MOLFETTA - Quello di costruire un cantiere del centrosinistra è il tentativo, secondo Giovanni Abbattista (PD), di cominciare a discutere di idee, di evitare di fondare un progetto politico su un calcolo elettoralistico, per far partire una nuova riscossa civile.
E’ stata un’introduzione molto breve quella di Abbattista e di Beppe Zanna (Rifondazione comunista), venerdì sera alla sala Beniamino Finocchiaro, perché l’obiettivo della serata, come ha affermato Zanna, è quello di innescare “un dialogo circolare, consapevole dei problemi”. Per trarre dagli spunti dei cittadini dei progetti che ripensino la bellezza di Molfetta, che considerino la manodopera intellettuale come una risorsa, che colgano l’importanza di una seria politica culturale.
Ma c’è un rischio, come ha messo in evidenza Onofrio Romano, intervenuto nel corso della serata, ricordando la situazione del ’94, a Molfetta. Una situazione in cui si venne a configurare una logica di liberazione dal potere non genuino, finalizzata alla creazione di un’arena neutra, “uno spazio vuoto per fare il proprio gioco”. Ma è proprio a questo punto che i cittadini diventano deboli e si lasciano proteggere dal potente di turno. “I liberi cittadini sono preda dei pescecani. Per questo dobbiamo ripensare il potere, dobbiamo prenderci la responsabilità di governare i processi”.
E forse è mancata proprio una linea di lettura dei processi, da parte di chi si è proposto di raccogliere i bisogni della gente per sistematizzarli in un progetto politico nuovo. I bisogni, restando frammentari, rischiano di disorientare la gente rispetto a una lettura unitaria della situazione cittadina, che non è attanagliata solo dalle macchine che invadono la zona del Duomo o dai centri commerciali.
La società, come ha messo in evidenza Vito Copertino, è animata da conflitti, che riguardano il mondo del lavoro, l’urbanistica, i beni comuni, la cultura. E’ da quei conflitti che bisogna partire, altrimenti i problemi restano sconnessi e inosservate le condizioni a partire dalle quali nascono certi disagi.
Non sono mancati comunque gli spunti interessanti, che hanno messo in evidenza la voglia di ricominciare ad interrogarsi, a confrontarsi, a ripensare una Molfetta a misura di sinistra.
Gli interventi, numerosi, hanno messo in campo punti di vista spesso distanti, ma mossi da quella che per ciascuno rappresenta l’essenza della città, perdendo di vista la quale le politiche resterebbero vuote, si allontanerebbero dall’idea di un progresso autentico, quello che investe le nostre vite, la nostra storia, e che per Enzo Massari non può essere ridotto ai parcheggi o alle politiche culturali.
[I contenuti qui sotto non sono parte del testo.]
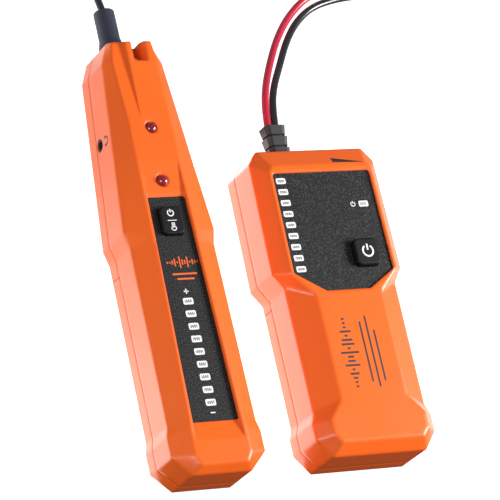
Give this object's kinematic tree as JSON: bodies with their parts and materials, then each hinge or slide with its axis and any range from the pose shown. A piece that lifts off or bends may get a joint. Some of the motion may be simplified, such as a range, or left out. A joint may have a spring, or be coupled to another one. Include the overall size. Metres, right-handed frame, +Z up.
{
  "type": "tone probe kit",
  "caption": "Cable tracing kit: a slim receiver with a bendable probe neck and a tone transmitter with two coiled clip leads, in angular orange cases.",
  "frame": {"origin": "centre of the receiver's flat back face, at half the length of its case, on the surface that both units lie on", "axes": "+Y along the receiver towards its probe, +X from the receiver to the transmitter, +Z up out of both fronts"},
  "size_m": [0.2047, 0.3117, 0.0332],
  "materials": {
    "orange_case": "fine satin moulding",
    "panel_grey": "speckled matte film",
    "bar_white": "translucent printed window",
    "button_black": "soft satin",
    "led_red": "clear tinted epoxy",
    "torch_white": "clear epoxy",
    "board_green": "solder mask",
    "chip_white": "small surface-mount lamp",
    "dark_plastic": "moulded",
    "speaker_black": "moulded basket",
    "battery_jacket": "printed jacket",
    "screw_steel": "black-nickel plated",
    "boot_rubber": "satin",
    "neck_sheath": "satin sheath on a bendable core",
    "relief_black": "satin",
    "lead_red": "glossy PVC",
    "lead_black": "glossy PVC",
    "clip_nickel": "nickel-plated sheet"
  },
  "bodies": {
    "receiver": {"receiver_front_shell": "orange_case", "receiver_rear_shell": "orange_case", "receiver_panel": "panel_grey", "receiver_level_windows": "bar_white", "receiver_button_switch": "dark_plastic", "receiver_signal_led": "led_red", "receiver_power_led": "led_red", "receiver_torch_led": "torch_white", "receiver_level_leds": "chip_white", "receiver_circuit_board": "board_green", "receiver_earphone_jack": "dark_plastic", "receiver_sensitivity_pot": "dark_plastic", "receiver_speaker": "speaker_black", "receiver_battery": "battery_jacket", "receiver_battery_snap": "dark_plastic", "receiver_battery_tray": "dark_plastic", "receiver_case_screws": "screw_steel", "receiver_probe_boot": "boot_rubber", "receiver_probe_neck_base": "neck_sheath"},
    "receiver_battery_door": {"receiver_battery_door": "orange_case"},
    "receiver_button": {"receiver_button": "button_black"},
    "sensitivity_wheel": {"receiver_sensitivity_wheel": "dark_plastic"},
    "probe_neck": {"receiver_probe_neck_middle": "neck_sheath"},
    "probe_tip": {"receiver_probe_neck_end": "neck_sheath", "receiver_probe_tip": "boot_rubber"},
    "transmitter": {"transmitter_front_shell": "orange_case", "transmitter_rear_shell": "orange_case", "transmitter_panel": "panel_grey", "transmitter_level_windows": "bar_white", "transmitter_power_window": "bar_white", "transmitter_button_switch": "dark_plastic", "transmitter_level_leds": "chip_white", "transmitter_circuit_board": "board_green", "transmitter_level_pot": "dark_plastic", "transmitter_battery": "battery_jacket", "transmitter_battery_snap": "dark_plastic", "transmitter_battery_tray": "dark_plastic", "transmitter_case_screws": "screw_steel", "transmitter_strain_relief": "relief_black", "red_lead": "lead_red", "red_lead_coil": "lead_red", "red_lead_tail": "lead_red", "red_clip_lower_jaw": "clip_nickel", "red_clip_lower_grip": "lead_red", "red_clip_pin": "clip_nickel", "red_clip_spring": "clip_nickel", "black_lead": "lead_black", "black_lead_coil": "lead_black", "black_lead_tail": "lead_black", "black_clip_lower_jaw": "clip_nickel", "black_clip_lower_grip": "lead_black", "black_clip_pin": "clip_nickel", "black_clip_spring": "clip_nickel"},
    "transmitter_battery_door": {"transmitter_battery_door": "orange_case"},
    "transmitter_button": {"transmitter_button": "button_black"},
    "level_wheel": {"transmitter_level_wheel": "dark_plastic"},
    "red_clip_jaw": {"red_clip_upper_jaw": "clip_nickel", "red_clip_upper_grip": "lead_red"},
    "black_clip_jaw": {"black_clip_upper_jaw": "clip_nickel", "black_clip_upper_grip": "lead_black"}
  },
  "joints": [
    {"name": "receiver_door_slide", "type": "slide", "parent": "receiver", "child": "receiver_battery_door", "axis": [0, -1, 0], "range_m": [0, 0.075]},
    {"name": "receiver_button_press", "type": "slide", "parent": "receiver", "child": "receiver_button", "axis": [0, 0, -1], "range_m": [0, 0.0008], "stiffness_N_per_m": 1500},
    {"name": "sensitivity_wheel_turn", "type": "hinge", "parent": "receiver", "child": "sensitivity_wheel", "pos_m": [0.01256, 0.038, 0.013], "axis": [0, 0, 1], "range_deg": [0, 270]},
    {"name": "neck_bend_sideways", "type": "hinge", "parent": "receiver", "child": "probe_neck", "pos_m": [-0.0034, 0.13805, 0.0087], "axis": [0, 0, 1], "range_deg": [-45, 45]},
    {"name": "neck_bend_up", "type": "hinge", "parent": "probe_neck", "child": "probe_tip", "pos_m": [-0.0046, 0.16605, 0.0048], "axis": [1, 0, 0], "range_deg": [0, 60]},
    {"name": "transmitter_lift_away", "type": "slide", "parent": "receiver", "child": "transmitter", "axis": [1, 0, 0], "range_m": [0, 0.15]},
    {"name": "transmitter_door_slide", "type": "slide", "parent": "transmitter", "child": "transmitter_battery_door", "axis": [0, -1, 0], "range_m": [0, 0.055]},
    {"name": "transmitter_button_press", "type": "slide", "parent": "transmitter", "child": "transmitter_button", "axis": [0, 0, -1], "range_m": [0, 0.0008], "stiffness_N_per_m": 1500},
    {"name": "level_wheel_turn", "type": "hinge", "parent": "transmitter", "child": "level_wheel", "pos_m": [0.0886, 0.03765, 0.014], "axis": [0, 0, 1], "range_deg": [0, 270]},
    {"name": "red_clip_open", "type": "hinge", "parent": "transmitter", "child": "red_clip_jaw", "pos_m": [0.1385, 0.1915, 0.00795], "axis": [1, 0, 0], "range_deg": [0, 20], "stiffness_Nm_per_rad": 0.05, "springref_deg": -17.19},
    {"name": "black_clip_open", "type": "hinge", "parent": "transmitter", "child": "black_clip_jaw", "pos_m": [0.179, 0.186, 0.00795], "axis": [1, 0, 0], "range_deg": [0, 20], "stiffness_Nm_per_rad": 0.05, "springref_deg": -17.19}
  ]
}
Guglielmo Minervini (PD), assessore regionale ai Trasporti, ribadisce che la gestione dei beni culturali non rappresenta solo un fatto estetico, ma investe anche la visione economica che abbiamo di Molfetta. “La sfida vera è costituita da quello che vogliamo fare di Molfetta”.
E questa visione della città si allarga nelle parole di Tommaso Minervini (Sel), che afferma che a fondamento di ogni progetto deve esserci il “riconoscimento etico dell’altro”, grazie a cui soltanto è possibile sconfiggere il sistema valoriale di Berlusconi.
I bisogni della gente sono al centro degli interventi di Beppe Filannino, di Mauro Brattoli, di Vito Mongelli e degli altri intervenuti, fra i quali Pietro Capurso denuncia alla sinistra di essersi adagiata sugli allori, allontanandosi dalle persone in carne e ossa.
Resta da mettere insieme i pezzi di questo nuovo progetto politico, senza il quale le domande di uno studente, Domenico Vilardi, riguardanti la sostanza di questo nuovo “cantiere” politico, non possono avere risposta.